On the other hand, SPAC sponsors typically get 20 percent equity in the public company that results from a de-SPAC transaction; even in a merger that’s a mess for shareholders, that can still leave the SPAC sponsors sitting on millions in profit.
“In sum,” Klausner and Ohlrogge say, “there is a conflict inherent in the SPAC structure between the sponsor and public shareholders with respect to the sole decision that must be made: to merge or to liquidate.”
That conflict can be avoided, such as by appointing an entirely independent board of directors and paying them only in cash, rather than in equity similar to what sponsors get. But too many SPACs, Klausner and Ohlrogge say, pack their boards with sponsors or their henchmen.
“For SPACs that are organized in this way,” they write, “there is reason for concern that the sponsor and board will propose a merger that is value-decreasing for shareholders, and that they will fail to inform shareholders sufficiently to allow them to protect themselves through the exercise of their redemption rights.”
Meanwhile, SPACs Are Piling Up
We also have a new research note from financial data firm Calcbench. The gang there wanted to know: How many 10-Q filings are pouring into the Securities and Exchange Commission? So they decided to count the total number of 10-Qs filed with the SEC each year for the last decade. (Disclosure: I do paid editorial work for Calcbench. I did not help compile this data, although we did collaborate on the research note.)
Figure 1, below, tells the tale. The SEC received more than 21,000 10-Q filings in 2012. Then the annual total went down, down, down; to a low of 16,963 filings in 2020 — a decade-long tumble of 24.6 percent.
That decline throughout the 2010s should not be a surprise. The number of publicly traded firms on U.S. markets has dwindled for 20 years, mostly due to one publicly traded firm acquiring another or private equity groups taking a publicly traded firm out of the market entirely.
This year, however, the trend reversed course. The total number of 10-Q filings for 2021 is already at 18,679 — a 10.1 percent increase over all of 2020, with a few more weeks of the year still remaining.
Where are all those new 10-Q filings coming from? Calcbench investigated that too. They looked at the change in filers year over year by SIC code. That’s the code all publicly traded firms include to identify their industry, and it gives us a sense of which industries account for how many publicly traded firms there are in any given year.
Figure 2, below, shows the 10 SIC codes with the largest increases from 2020 to 2021.
As you can see, the number of SPACs filing 10-Qs soared this year, far ahead of any other industry type. But there’s more. If you do the math, those additional 438 SPACs translate into an additional 1,752 10-Q filings per year — which is more than the entire increase we’ve seen in 2021 filings, and then some.
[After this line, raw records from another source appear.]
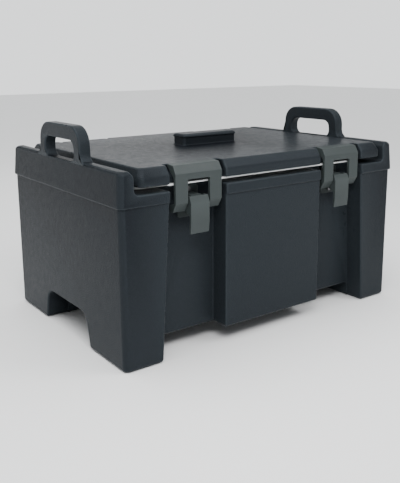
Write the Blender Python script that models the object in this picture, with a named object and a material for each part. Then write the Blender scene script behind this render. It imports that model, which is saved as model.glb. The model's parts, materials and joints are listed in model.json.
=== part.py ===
"""Insulated food carrier: a foam-filled, rotomoulded box with a lift-off lid and four draw latches.

Metres, +Z up. The origin is on the floor under the middle of the box. The long side runs along X,
the front faces -Y, and the front and the rear are mirror images.
"""
import math

import bmesh
import bpy
from mathutils import Matrix, Vector

# Overall size
HALF_LENGTH = 0.3215       # just under the band; the feet stand DRAFT further in
DRAFT = 0.0015
HALF_WIDTH = 0.215
CORNER_RADIUS = 0.010
SKIN = 0.0035              # wall of the moulded shells
GAP = 0.0003               # clearance between neighbouring pieces

# Body heights
BELLY_Z = 0.030            # underside between the legs
BELLY_RELIEF = 0.0015      # lip left where the underside meets a recess or a notch
LEDGE_Z = 0.271            # lower edge of the band round the top of the body
RIM_Z = 0.290              # rim that the seal rests on
WALL_TOP_Z = 0.3285        # end walls that the lid lies between
WALL_CHAMFER = (0.004, 0.0045)    # inwards and down, along the outer edge of the end walls
BAND_PROUD = 0.003
BAND_TAPER = 0.003
ABOVE = 0.060              # how far a cutter runs past an open side

# Body plan
WALL_INNER_X = 0.2955
WALL_LIP_X = 0.304
PANEL_HALF_X = 0.1145      # centre panel of the front and rear
LEG_INNER_X = 0.229        # inner edge of a corner leg at rim height
LEG_FOOT_X = 0.246         # the same edge at the floor
RECESS_FLOOR_Y = 0.178
NOTCH_DEPTH = 0.045
NOTCH_TOP_Z = 0.062
NOTCH_TOP_HALF_Y = 0.078
NOTCH_FOOT_HALF_Y = 0.0915
NOTCH_CORNER = 0.026

# Room for a full-size 530 x 325 mm food pan that hangs by its rim
POCKET_HALF = (0.268, 0.1655)
POCKET_RADIUS = 0.022
POCKET_Z = 0.272
WELL_HALF = (0.254, 0.152)
WELL_RADIUS = 0.040
WELL_Z = 0.078

# Handles moulded on the end walls
HANDLE_TOP_Z = 0.388
HANDLE_HALF_Y = 0.081
HANDLE_FOOT_HALF_Y = 0.104
HANDLE_FOOT_RADIUS = 0.020
HANDLE_CORNER = 0.034
HANDLE_X = (0.2995, 0.3212)
GRIP_HOLE_HALF_Y = 0.060
GRIP_HOLE_Z = (0.325, 0.3625)
GRIP_HOLE_CORNER = 0.016

# Lid
LID_HALF = (0.286, 0.215)
LID_CORNER = 0.010
LID_BOTTOM_Z = 0.300
LID_SHOULDER_Z = 0.315
LID_TOP_Z = 0.330
LID_BEVEL = (0.006, 0.010)
HOOK_SEAT = ((-0.2035, 0.3128), (-0.1898, 0.3265))     # foot and head of the slope under a hook
PLUG_HALF = (0.264, 0.1615)
PLUG_RADIUS = 0.018
PLUG_Z = 0.281
GRIP_STEM_HALF = (0.0655, 0.0185)
GRIP_CAP_HALF = (0.0665, 0.0210)
GRIP_CORNER = 0.006
GRIP_NECK_Z = 0.3465
GRIP_EDGE_Z = 0.3490
GRIP_TOP_Z = 0.353
GRIP_CHAMFER = (0.003, 0.004)

# Seal under the lid
SEAL_Z = (0.2966, 0.2995)
SEAL_LIP_OUTER = (0.2775, 0.1755)
SEAL_LIP_WIDTH = 0.007
SEAL_FLANGE = (0.2295, 0.2075)

# Filler holes and their plugs
FILLER_RADIUS = 0.012
FILLER_X = 0.120
PLUG_FLANGE = 0.0035

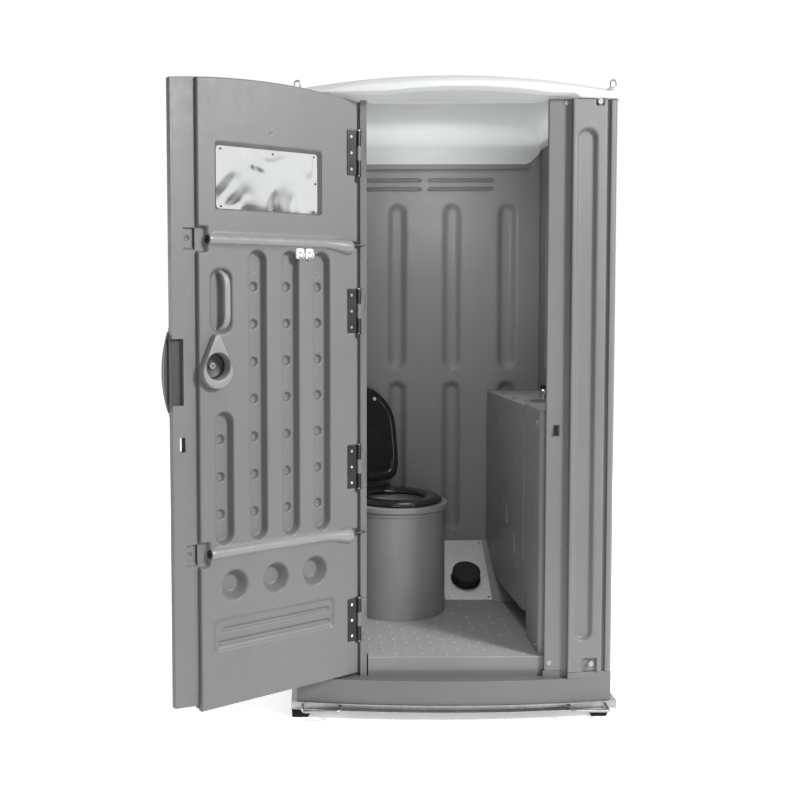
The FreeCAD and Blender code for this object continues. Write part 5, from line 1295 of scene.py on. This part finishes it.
# a bright backdrop behind, a dimmer room in front and on the left, soft panels on the right
wn_ = wt.nodes.new("ShaderNodeTexNoise")
wn_.inputs["Scale"].default_value = 3.2
wn_.inputs["Detail"].default_value = 1.0
wt.links.new(wc.outputs["Generated"], wn_.inputs["Vector"])
panels = wmap(wn_.outputs[0], 0.42, 0.56, 0.22, 0.95)
right_ = wmap(ws.outputs[0], 0.55, 0.75, 0.0, 1.0)
room = wmath("ADD", wmath("MULTIPLY", wmath("SUBTRACT", 1.0, right_), wmap(ws.outputs[0], -0.9, 0.1, 0.28, 0.46)),
             wmath("MULTIPLY", right_, panels))
room = wmath("MAXIMUM", room, wmap(ws.outputs[2], 0.5, 0.85, 0.0, 0.9))
back = wmap(ws.outputs[1], 0.5, 0.82, 0.0, 1.02)
wt.links.new(wmath("MAXIMUM", room, back), bg.inputs["Strength"])


def area(name, loc, target, size, power):
    l = bpy.data.lights.new(name, "AREA")
    l.shape = "DISK"
    l.size = size
    l.energy = power
    o = bpy.data.objects.new(name, l)
    bpy.context.scene.collection.objects.link(o)
    o.location = loc
    o.rotation_euler = (Vector(target) - Vector(loc)).to_track_quat("-Z", "Y").to_euler()
    return o


for lamp in (area("key", (4.6, -4.6, 4.4), (-0.2, -0.4, 1.0), 1.5, 600), area("fill", (-0.6, -6.2, 1.5), (0.0, 0.0, 1.1), 2.4, 45),
             area("rear_left", (-4.6, 3.4, 1.5), (0.0, 0.0, 0.95), 2.0, 190), area("rear_right", (3.8, 4.4, 1.4), (0.0, 0.0, 0.9), 2.0, 120)):
    lamp.visible_camera = False
top = area("inside", (0.12, -0.25, 1.84), (0.04, 0.5, 0.5), 0.5, 4.3)
top.visible_camera = False
glow = area("glow", (0.0, -0.3, 1.94), (0.0, 0.5, 2.17), 0.4, 0.72)
glow.data.spread = math.radians(75)
glow.visible_camera = False

cam = bpy.data.cameras.new("view")
co = bpy.data.objects.new("view", cam)
bpy.context.scene.collection.objects.link(co)
bpy.context.scene.camera = co
cam.sensor_width = 36
cam.lens = 1092.4 / 800 * 36
cam.shift_x = (400 - 313.4) / 800
cam.shift_y = -(400 - 370.8) / 800
cam.clip_end = 100
right = Vector((0.9999946282768141, -0.0010796944024957574, -0.0030947823047349538))
down = Vector((-0.0031521642597368846, -0.057964394797111504, -0.9983136745513828))
fwd = Vector((0.0008984865030253275, 0.998318067148843, -0.057967486802534995))
rot = Matrix((right, -down, -fwd)).transposed()
co.matrix_world = Matrix.Translation((-0.4926, -4.3115, 1.4386)) @ rot.to_4x4()

bpy.context.scene.view_settings.view_transform = "Standard"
In other words, the falling volume of filings to the SEC has finally reversed, and new SPACs are driving it all.
So how does this research from Calcbench relate to the SPACs corporate governance research by Klausner and Ohlrogge? Funny you should ask.
Enter the Litigation and Investor Claims
Klausner and Ohlrogge note in their paper that the Delaware Chancery Court hasn’t yet issued any significant rulings about the governance of SPACs. The first case to come before the court, In Re Multiplan Stockholders Litigation, only reached a courtroom last month when defendants made oral arguments for a motion to dismiss.
In their paper, Klausner and Ohlrogge walk through numerous arguments that SPACs might use to defend themselves against lawsuits from unhappy shareholders; and why those arguments shouldn’t hold any water. I won’t rehash all the details here. Suffice to say, SPACs will try to argue that their unique governance structure shouldn’t be subject to additional judicial review — which would leave aggrieved shareholders with essentially no recourse against SPAC sponsors who might foist a bad deal upon them.
Now put everything together. We have…
- An unclear, but likely significant, number of SPACs with inherently flawed governance structures;
- SPACs surging into the public markets like nothing we’ve seen in years;
- Precious little case law from Delaware to guide disputes between SPAC sponsors and shareholders; and
- Numerous legal theories that SPAC sponsors might try in court that would leave their conflicted governance beyond judicial review.
That sounds like a corporate governance mess to me. Moreover, this mess is separate from the other messes we’re seeing with SPACs, such as poor disclosure to investors and poor internal accounting controls leading to allegations of accounting fraud after a merger.
I have no idea how the Chancery Court might decide In Re Multiplan Stockholders Litigation or other SPAC lawsuits destined to knock on the Chancery’s door. But if the court does leave SPAC shareholders at the mercy of unethical SPAC sponsors, one can easily imagine the SEC revisiting its rules for SPACs (an idea already on the SEC’s rulemaking radar) to remedy such a sorry state of affairs.
Indeed, it’s worth noting that one person Klausner and Ohlrogge thank in the footnotes of their paper is John Coates, who served as general counsel of the SEC from Jan. 20 until October. If Coates is thinking about Klausner and Ohlrogge’s concerns about SPACs, I’d bet a mortgage payment that others in the SEC Division of Corporation Finance are thinking about those concerns, too.
Food for thought as SPAC mania continues into 2022.